October 17.—The morning beautiful. To-day I go to look after the transcripts in the Museum and have a card to see a set of chessmen[474] thrown up by the sea on the coast of Scotland, which were offered to sale for L100. The King, Queen, Knights, etc., were in the costume of the 14th century, the substance ivory or rather the tusk of the morse, somewhat injured by the salt water in which they had been immersed for some time.

Sir John Malcolm told us a story about Garrick and his wife. The lady admired her husband greatly, but blamed him for a taste for low life, and insisted that he loved better to play Scrub to a low-lifed audience than one of his superior characters before an audience of taste. On one particular occasion she was in her box in the theatre. Richard III. was the performance, and Garrick's acting, especially in the night scene, drew down universal applause. After the play was over Mrs. G. proposed going home, which Garrick declined, alleging he had some business in the green-room, which must detain him. In short, the lady was obliged to acquiesce, and wait the beginning of a new entertainment, in which was introduced a farmer giving his neighbours an account of the wonders seen on a visit to London. This character was received with such peals of applause that Mrs. Garrick began to think it rivalled those which had been so lately lavished on Richard the Third. At last she observed her little spaniel dog was making efforts to get towards the balcony which separated him from the facetious farmer. Then she became aware of the truth. "How strange," she said, "that a dog should know his master, and a woman, in the same circumstances, should not recognise her husband!"
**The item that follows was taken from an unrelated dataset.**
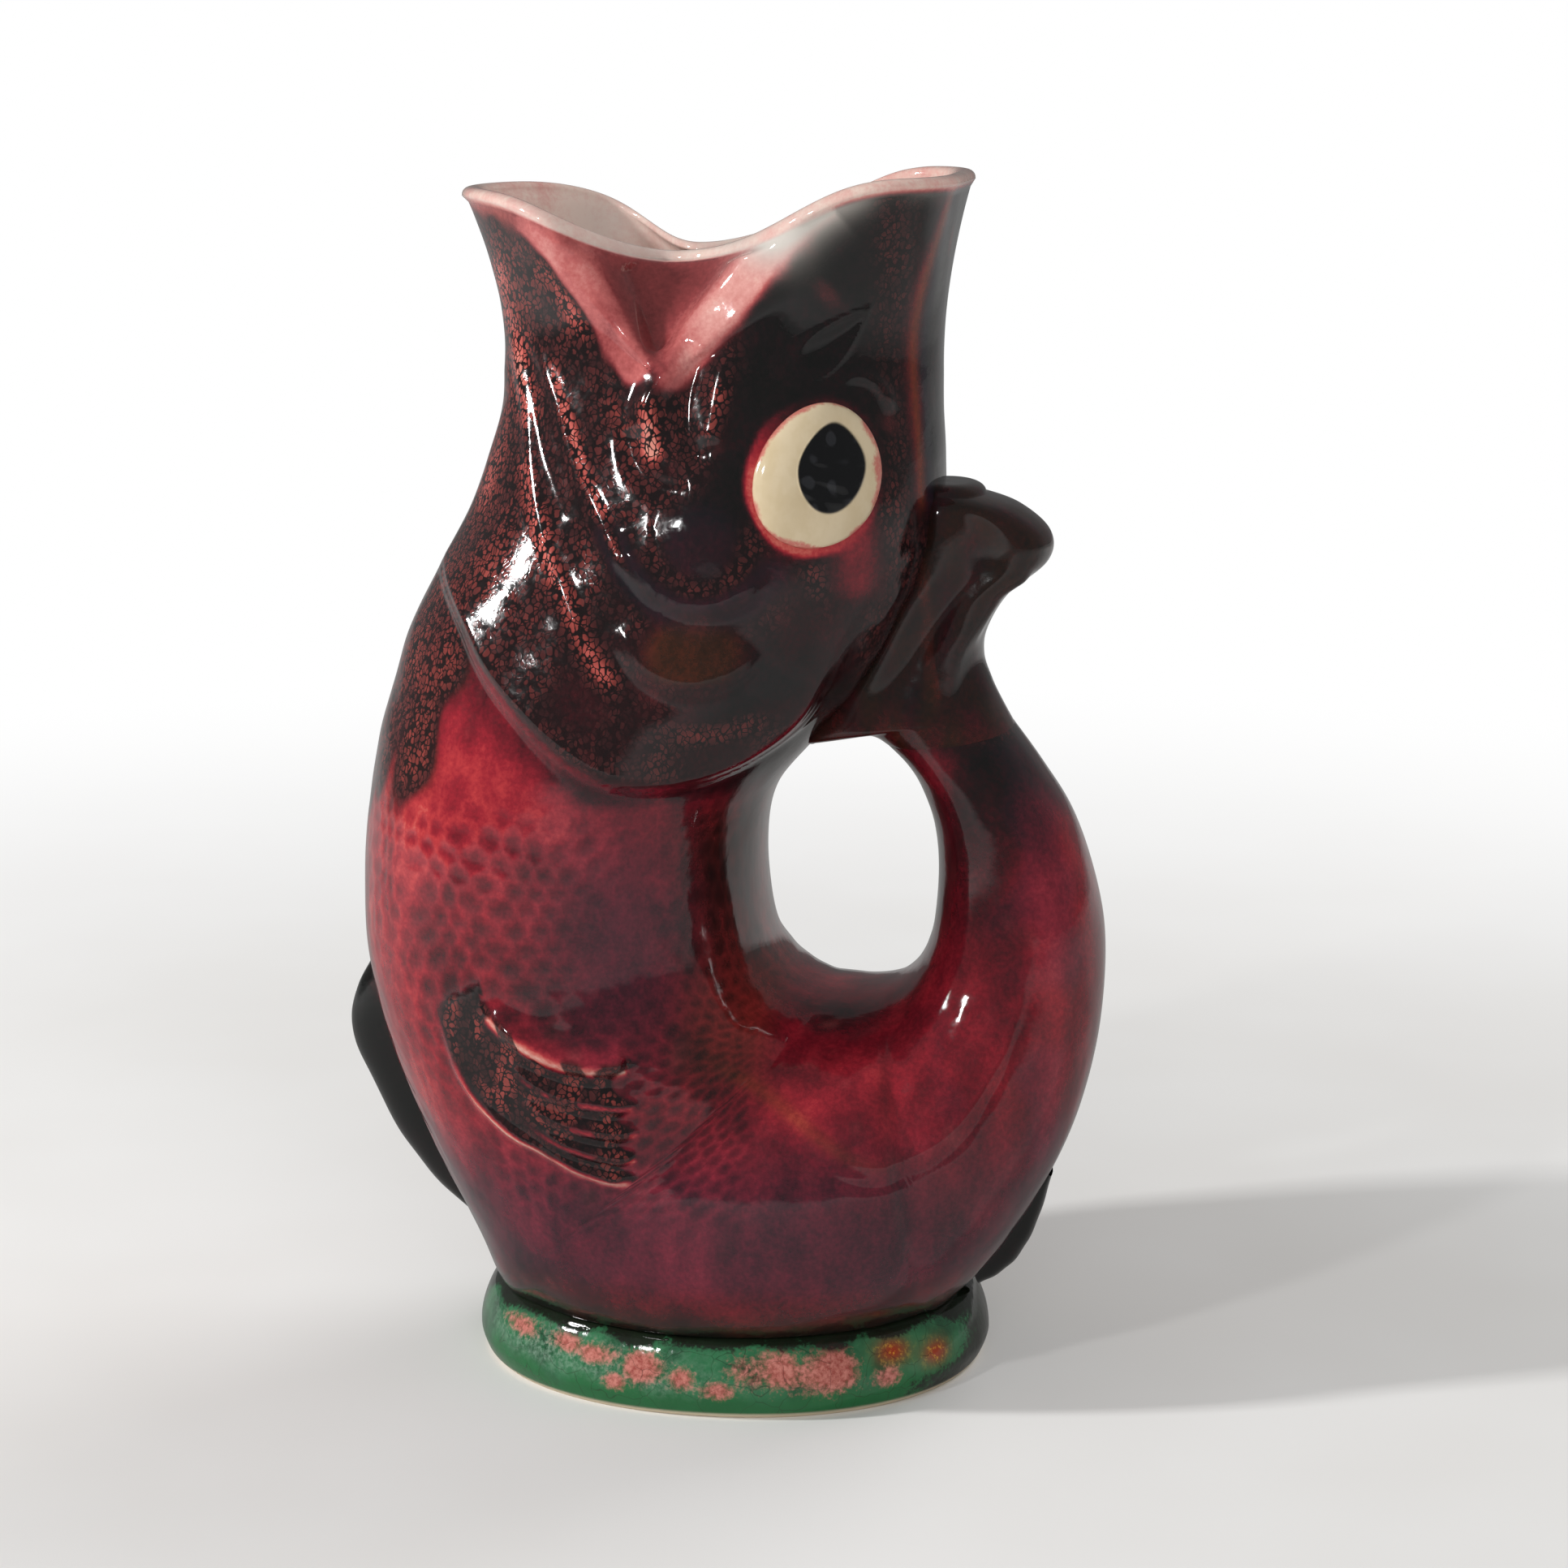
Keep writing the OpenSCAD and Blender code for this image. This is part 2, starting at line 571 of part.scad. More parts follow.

October 18.—Sophia had a small but lively party last night, as indeed she has had every night since we were here—Ladies—[Lady Stafford,] Lady Louisa Stuart, Lady Montagu, Miss Montagu, Lady [Davy], [Mrs.] Macleod, and two or three others; Gentlemen—Lord Montagu, Macleod, Lord Dudley, Rogers [Mackintosh]. A good deal of singing. If Sophia keeps to early hours she may beat London for small parties as poor Miss White did, and without much expense. A little address is all that is necessary. Sir John[475] insists on my meeting this Rammohun Roy;[476] I am no believer in his wandering knight, so far. The time is gone of sages who travelled to collect wisdom as well as heroes to reap honour. Men think and fight for money. I won't see the man if I can help it. Flatterers are difficult enough to keep at a distance though they be no renegades. I hate a fellow who begins with throwing away his own religion, and then affects a prodigious respect for another.
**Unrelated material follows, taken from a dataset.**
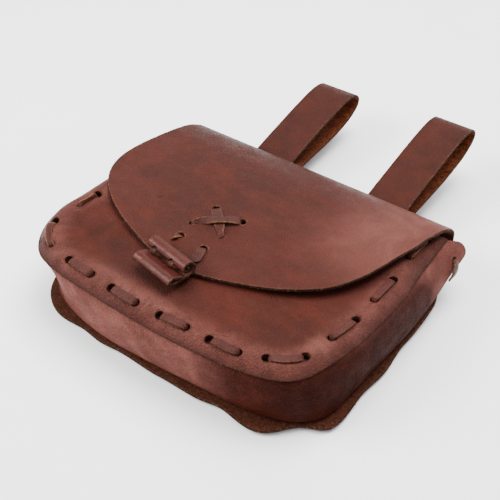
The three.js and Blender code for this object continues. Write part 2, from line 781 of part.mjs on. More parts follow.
function loopPoint(loop, t, side) {
  const p = along(LOOP_LINE, t);
  const past = Math.max(0, p.y - 185);
  const x = loop.x + side * LOOP_WIDTH + loop.lean * past;
  return new THREE.Vector3(x, p.y, p.z + (loop.lift - 1) * past);
}

function loopTieFrame(loop, side) {
  const point = backAt(loop.x + side * LOOP_TIE_HALF, LOOP_TIE_Y, -HIDE / 2);
  const inner = backAt(loop.x + side * LOOP_TIE_HALF, LOOP_TIE_Y, HIDE / 2);
  const normal = point.clone().sub(inner).normalize();
  return { point, normal, way: new THREE.Vector3(1, 0, 0) };
}

function loopTiePunches(loop) {
  return [-1, 1].map((side) => {
    const { point, normal } = loopTieFrame(loop, side);
    return punch(point, normal, HOLE_RADIUS);
  });
}

function beltLoop(loop) {
  const steps = (LOOP_LINE.length - 1) * 2;
  const at = (t, v) => loopPoint(loop, t, v - 0.5);
  return cut(sheet(steps, 1, at, even(STRAP), even(STRAP)), loopTiePunches(loop));
}

// A short thong that holds both legs of a loop to the back
function loopTie(loop) {
  const inside = HIDE + THONG / 2 + LACE_HANG;
  const outside = 2 * STRAP + 3 * GAP + THONG / 2 + 1.1;
  const bend = 2.6;
  const knots = [
    ...passage(loopTieFrame(loop, -1), inside, outside, true, -2 * bend, bend),
    ...passage(loopTieFrame(loop, 1), inside, outside, false, 2 * bend, -bend),
  ];
  return thong(knots);
}

// ---- Assembly ----

const pouch = new THREE.Group();
addMesh(pouch, "back_flap", hide(), COLOUR.grain);
addMesh(pouch, "front_panel", frontPanel(), COLOUR.grain);
addMesh(pouch, "gusset", gusset(), COLOUR.grain);
addMesh(pouch, "front_lace", lace(frontLine, FRONT_STITCHES, 2 * HIDE + SEAM_GAP), COLOUR.thong);
addMesh(pouch, "rear_lace", lace(rearLine, REAR_STITCHES, 2 * HIDE + GAP), COLOUR.thong);
for (const loop of LOOPS) {
  addMesh(pouch, loop.name, beltLoop(loop), COLOUR.dark);
  addMesh(pouch, loop.tie, loopTie(loop), COLOUR.thong);
}
addMesh(pouch, "cross_strip_under", flapStitch(CROSS.under.from, CROSS.under.to, 0, 4.8), COLOUR.thong);
addMesh(pouch, "cross_strip_over", flapStitch(CROSS.over.from, CROSS.over.to, 2.2, 5.2), COLOUR.thong);
addMesh(pouch, "toggle", toggle(), COLOUR.dark);
addMesh(pouch, "toggle_thong", flapTail(TIE_HOLES.to, TIE_TO_TOGGLE), COLOUR.thong);
addMesh(pouch, "toggle_thong_end", flapTail(TIE_HOLES.from, TIE_END), COLOUR.thong);

// The origin is under the middle of the whole pouch, on the surface that it lies on
const box = new THREE.Box3().setFromObject(pouch);
pouch.position.set(-(box.min.x + box.max.x) / 2, -(box.min.y + box.max.y) / 2, -box.min.z);

export default pouch;
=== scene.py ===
# Leather waist bag, lying on its back: the look of every piece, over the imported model.
# Shapes are worked out in millimetres in the bag's own frame (+X across it, +Y towards its top,
# +Z out of its front) and moved into the model's frame, in metres, when a mesh is made.
import math

import bmesh
import bpy
import numpy as np
from mathutils import Matrix, Vector


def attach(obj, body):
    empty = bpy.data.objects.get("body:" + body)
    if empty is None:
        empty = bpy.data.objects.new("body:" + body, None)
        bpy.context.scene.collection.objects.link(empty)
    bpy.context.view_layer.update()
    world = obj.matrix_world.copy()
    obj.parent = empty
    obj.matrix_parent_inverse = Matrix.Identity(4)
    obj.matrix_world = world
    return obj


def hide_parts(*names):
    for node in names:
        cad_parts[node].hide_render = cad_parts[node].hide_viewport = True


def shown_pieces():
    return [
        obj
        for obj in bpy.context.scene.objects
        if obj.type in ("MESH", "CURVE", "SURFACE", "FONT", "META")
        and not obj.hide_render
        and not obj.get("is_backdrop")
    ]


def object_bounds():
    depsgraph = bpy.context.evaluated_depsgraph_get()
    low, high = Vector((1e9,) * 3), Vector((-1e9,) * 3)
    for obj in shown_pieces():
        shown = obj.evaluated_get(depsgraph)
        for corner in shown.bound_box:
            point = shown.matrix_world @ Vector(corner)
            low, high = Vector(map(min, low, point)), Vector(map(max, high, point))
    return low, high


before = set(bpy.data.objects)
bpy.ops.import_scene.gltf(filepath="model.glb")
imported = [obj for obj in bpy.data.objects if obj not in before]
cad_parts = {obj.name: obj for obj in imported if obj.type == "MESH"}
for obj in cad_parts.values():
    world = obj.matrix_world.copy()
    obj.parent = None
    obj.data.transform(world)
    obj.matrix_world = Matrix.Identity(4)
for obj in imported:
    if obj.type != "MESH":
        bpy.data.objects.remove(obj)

cad_lo, cad_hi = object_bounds()
OFFSET = np.array([-1.6916, -149.7435, 2.3998])  # the bag's own origin in the model's frame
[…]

October 19.—Captain H. Duncan called with Captain Pigot, a smart-looking gentlemanlike man, and announces his purpose of sailing on Monday. I have made my preparations for being on board on Sunday, which is the day appointed. Captain Duncan told me jocularly never to take a naval captain's word on shore, and quoted Sir William Scott, who used to say, waggishly, that there was nothing so accommodating as a naval captain on shore; but when on board he became a peremptory lion. Henry Duncan has behaved very kindly, and says he only discharges the wishes of his service in making me as easy as possible, which is very handsome. No danger of feud, except about politics, which would be impolite on my part, and though it bars out one great subject of discourse, it leaves enough besides. That I might have nothing doubtful, Walter arrives with his wife, ready to sail, so what little remains must be done without loss of time. This is our last morning, so I have money to draw for and pay away. To see our dear Lord Montagu too. The Duchess came yesterday. I suppose L50 will clear me, with some balance for Gibraltar.
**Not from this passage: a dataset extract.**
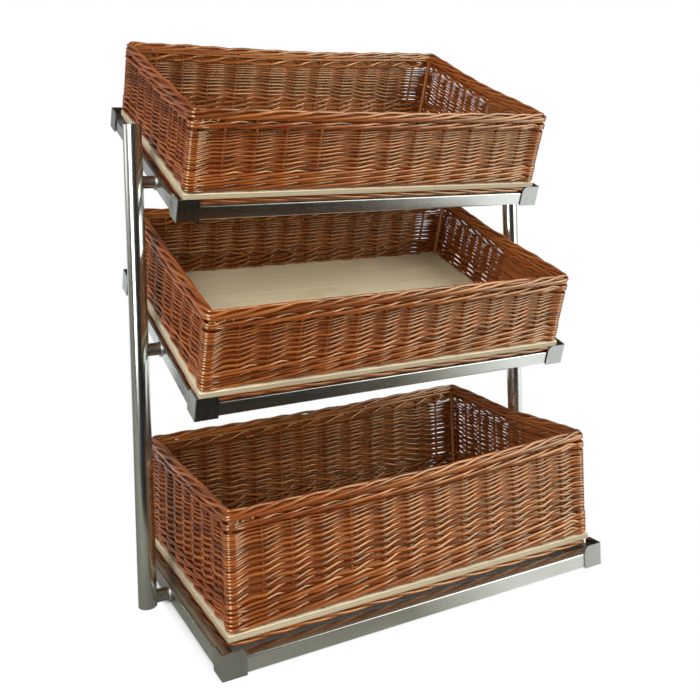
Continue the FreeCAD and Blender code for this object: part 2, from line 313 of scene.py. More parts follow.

I leave this country uncertain if it has got a total pardon or only a reprieve. I won't think of it, as I can do no good. It seems to be in one of those crises by which Providence reduces nations to their original elements.[477] If I had my health, I should take no worldly fee, not to be in the bustle; but I am as weak as water, and I shall be glad when I have put the Mediterranean between the island and me.

October 21 and 22.—Spent in taking of farewell and adieus, which had been put off till now. A melancholy ceremonial, with some a useless one; yet there are friends whom it sincerely touches one to part with. It is the cement of life giving way in a moment. Another unpleasant circumstance is—one is called upon to recollect those whom death or estrangement has severed, after starting merrily together in the voyage of life.

October 23.—Portsmouth; arrived here in the evening. Found the Barham will not sail till 26th October, that is Wednesday next. The girls break loose, mad with the craze of seeing sights, and run the risk of our losing some of our things and deranging the naval officers, who offer their services with their natural gallantry. Captain Pigot came to breakfast, with several other officials. The girls contrived to secure a sight of the Block manufactory, together with that of the Biscuit, also invented by Brunel. I think that I have seen the first of these wonderful [sights] in 1816, or about that time.[478] Sir Thomas Foley gives an entertainment to the Admiralty, and sends to invite [me]; but I pleaded health, and remained at home. Neither will I go out sight-seeing, which madness seems to have seized my womankind. This ancient town is one of the few in England which is fortified, and which gives it a peculiar appearance. It is much surrounded with heaths or thin poor muirs covered with heather, very barren, yet capable of being converted into rich arable and pasturage. I would [not] desire a better estate than to have 2000 acres which would be worth 40 shillings an acre.

October 24.—My womankind are gone out with Walter and Captain Hall. I wish they would be moderate in their demands on people's complaisance. They little know how inconvenient are such seizures. A sailor is in particular a bad refuser, and before he can turn three times round, he is bound with a triple knot to all kinds of [engagements]. The wind is west, that is to say contrary, so our sailing on the day after to-morrow is highly doubtful.

October 25.—A gloomy October day, the wind inflexibly constant in the west, which is fatal. Sir James Graham proposes to wait upon us after breakfast. A trouble occurs about my taking an oath before a master-extraordinary in Chancery; but such cannot easily be found, as they reside in chambers in town, and rusticate after business, so they are difficult to catch as an eel. At ten my children set off to the dockyard, which is a most prodigious effort of machinery, and they are promised the sight of an anchor in the act of being forged, a most cyclopean sight. Walter is to call upon the solicitor and appoint him to be with [me] by twelve.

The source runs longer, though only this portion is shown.